GIVEN EXERCISE: Exactly and only the lines from the one containing "Keep writing the" through the one containing "# Ironwork that" are to be repeated, both ends included.

INFORMATION SHOWN:

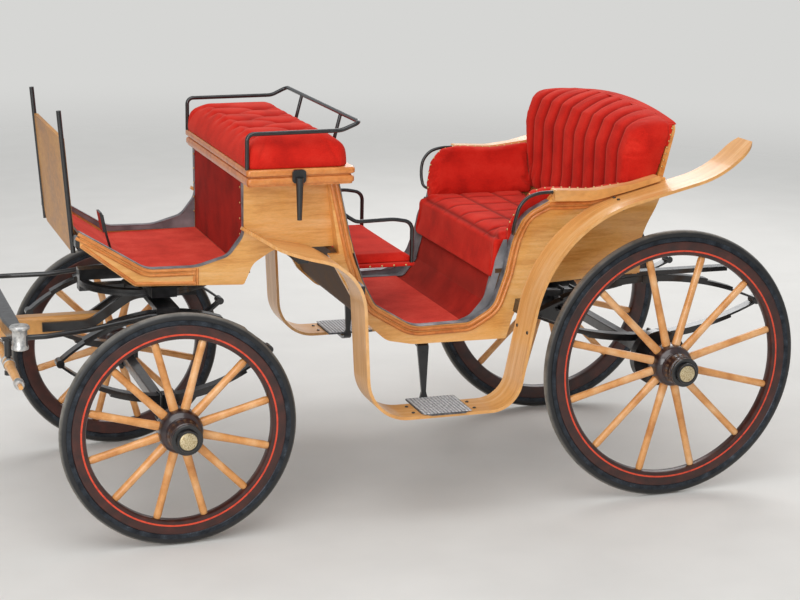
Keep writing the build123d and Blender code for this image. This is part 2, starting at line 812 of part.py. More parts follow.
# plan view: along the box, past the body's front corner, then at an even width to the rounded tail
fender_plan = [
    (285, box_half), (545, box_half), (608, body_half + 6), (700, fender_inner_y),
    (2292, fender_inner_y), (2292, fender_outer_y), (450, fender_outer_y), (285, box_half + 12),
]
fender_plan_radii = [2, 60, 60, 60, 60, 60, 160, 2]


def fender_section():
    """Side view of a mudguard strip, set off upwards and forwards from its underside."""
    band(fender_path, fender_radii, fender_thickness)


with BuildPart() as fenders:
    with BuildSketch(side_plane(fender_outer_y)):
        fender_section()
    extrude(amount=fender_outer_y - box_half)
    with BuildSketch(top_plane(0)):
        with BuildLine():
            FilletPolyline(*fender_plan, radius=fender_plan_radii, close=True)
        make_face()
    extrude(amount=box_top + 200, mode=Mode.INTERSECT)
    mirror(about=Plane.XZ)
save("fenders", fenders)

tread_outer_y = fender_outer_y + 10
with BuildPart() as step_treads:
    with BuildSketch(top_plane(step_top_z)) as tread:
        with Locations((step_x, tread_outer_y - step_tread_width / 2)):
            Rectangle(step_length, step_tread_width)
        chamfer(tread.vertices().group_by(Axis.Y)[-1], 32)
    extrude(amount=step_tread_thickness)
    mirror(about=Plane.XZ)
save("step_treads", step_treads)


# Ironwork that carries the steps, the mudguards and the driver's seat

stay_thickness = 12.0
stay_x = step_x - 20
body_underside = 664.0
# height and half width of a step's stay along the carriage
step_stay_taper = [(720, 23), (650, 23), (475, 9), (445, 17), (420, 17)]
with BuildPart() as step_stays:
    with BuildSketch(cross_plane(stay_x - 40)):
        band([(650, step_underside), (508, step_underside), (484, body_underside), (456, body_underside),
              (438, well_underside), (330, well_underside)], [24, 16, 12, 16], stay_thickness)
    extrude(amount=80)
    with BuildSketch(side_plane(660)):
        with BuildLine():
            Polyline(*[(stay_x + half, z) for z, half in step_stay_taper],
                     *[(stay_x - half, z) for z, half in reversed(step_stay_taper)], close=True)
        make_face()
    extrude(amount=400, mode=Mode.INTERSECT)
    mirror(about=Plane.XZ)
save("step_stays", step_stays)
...
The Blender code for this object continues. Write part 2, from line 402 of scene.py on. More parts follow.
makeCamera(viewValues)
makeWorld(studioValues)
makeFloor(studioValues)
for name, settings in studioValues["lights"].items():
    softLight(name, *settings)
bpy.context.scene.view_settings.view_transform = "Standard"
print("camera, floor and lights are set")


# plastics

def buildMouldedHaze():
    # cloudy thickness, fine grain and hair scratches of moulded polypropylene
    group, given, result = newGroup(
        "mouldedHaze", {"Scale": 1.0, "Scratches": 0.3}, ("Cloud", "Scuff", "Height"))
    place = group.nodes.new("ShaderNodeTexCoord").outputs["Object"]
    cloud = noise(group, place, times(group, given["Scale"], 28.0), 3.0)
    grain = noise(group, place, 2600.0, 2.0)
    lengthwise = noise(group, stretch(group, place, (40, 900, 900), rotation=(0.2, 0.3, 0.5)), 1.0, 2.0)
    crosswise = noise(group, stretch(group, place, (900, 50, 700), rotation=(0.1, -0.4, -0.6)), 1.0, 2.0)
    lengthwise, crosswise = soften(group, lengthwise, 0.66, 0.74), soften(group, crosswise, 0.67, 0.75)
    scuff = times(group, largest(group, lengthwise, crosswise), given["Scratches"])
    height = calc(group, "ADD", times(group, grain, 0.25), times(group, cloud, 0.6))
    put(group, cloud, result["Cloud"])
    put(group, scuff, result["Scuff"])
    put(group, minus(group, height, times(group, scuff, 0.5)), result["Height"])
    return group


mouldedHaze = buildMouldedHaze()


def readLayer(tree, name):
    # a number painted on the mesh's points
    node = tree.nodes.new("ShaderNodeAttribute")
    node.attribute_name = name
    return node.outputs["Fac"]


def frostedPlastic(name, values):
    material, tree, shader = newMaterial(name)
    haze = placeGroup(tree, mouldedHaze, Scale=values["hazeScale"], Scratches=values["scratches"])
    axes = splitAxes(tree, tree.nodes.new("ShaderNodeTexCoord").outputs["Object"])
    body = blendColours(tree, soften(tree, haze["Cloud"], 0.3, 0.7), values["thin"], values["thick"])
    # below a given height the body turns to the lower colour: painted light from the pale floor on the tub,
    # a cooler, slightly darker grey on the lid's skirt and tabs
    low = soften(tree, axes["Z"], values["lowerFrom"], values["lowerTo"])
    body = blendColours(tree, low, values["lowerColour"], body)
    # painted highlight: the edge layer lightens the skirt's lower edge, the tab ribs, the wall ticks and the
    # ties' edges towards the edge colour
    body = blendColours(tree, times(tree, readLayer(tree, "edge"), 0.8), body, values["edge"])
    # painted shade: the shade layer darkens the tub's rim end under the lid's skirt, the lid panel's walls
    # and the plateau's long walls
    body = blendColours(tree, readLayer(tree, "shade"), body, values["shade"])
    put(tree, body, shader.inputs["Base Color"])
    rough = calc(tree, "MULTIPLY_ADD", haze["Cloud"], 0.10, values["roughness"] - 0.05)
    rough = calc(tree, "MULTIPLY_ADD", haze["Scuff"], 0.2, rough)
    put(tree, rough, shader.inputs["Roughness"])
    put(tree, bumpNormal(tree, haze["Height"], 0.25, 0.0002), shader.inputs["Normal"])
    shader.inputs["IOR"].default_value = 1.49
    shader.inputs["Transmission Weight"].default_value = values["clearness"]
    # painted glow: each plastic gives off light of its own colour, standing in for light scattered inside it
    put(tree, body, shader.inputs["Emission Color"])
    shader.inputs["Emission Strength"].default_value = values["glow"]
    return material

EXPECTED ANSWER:
Keep writing the build123d and Blender code for this image. This is part 2, starting at line 812 of part.py. More parts follow.
# plan view: along the box, past the body's front corner, then at an even width to the rounded tail
fender_plan = [
    (285, box_half), (545, box_half), (608, body_half + 6), (700, fender_inner_y),
    (2292, fender_inner_y), (2292, fender_outer_y), (450, fender_outer_y), (285, box_half + 12),
]
fender_plan_radii = [2, 60, 60, 60, 60, 60, 160, 2]


def fender_section():
    """Side view of a mudguard strip, set off upwards and forwards from its underside."""
    band(fender_path, fender_radii, fender_thickness)


with BuildPart() as fenders:
    with BuildSketch(side_plane(fender_outer_y)):
        fender_section()
    extrude(amount=fender_outer_y - box_half)
    with BuildSketch(top_plane(0)):
        with BuildLine():
            FilletPolyline(*fender_plan, radius=fender_plan_radii, close=True)
        make_face()
    extrude(amount=box_top + 200, mode=Mode.INTERSECT)
    mirror(about=Plane.XZ)
save("fenders", fenders)

tread_outer_y = fender_outer_y + 10
with BuildPart() as step_treads:
    with BuildSketch(top_plane(step_top_z)) as tread:
        with Locations((step_x, tread_outer_y - step_tread_width / 2)):
            Rectangle(step_length, step_tread_width)
        chamfer(tread.vertices().group_by(Axis.Y)[-1], 32)
    extrude(amount=step_tread_thickness)
    mirror(about=Plane.XZ)
save("step_treads", step_treads)


# Ironwork that carries the steps, the mudguards and the driver's seat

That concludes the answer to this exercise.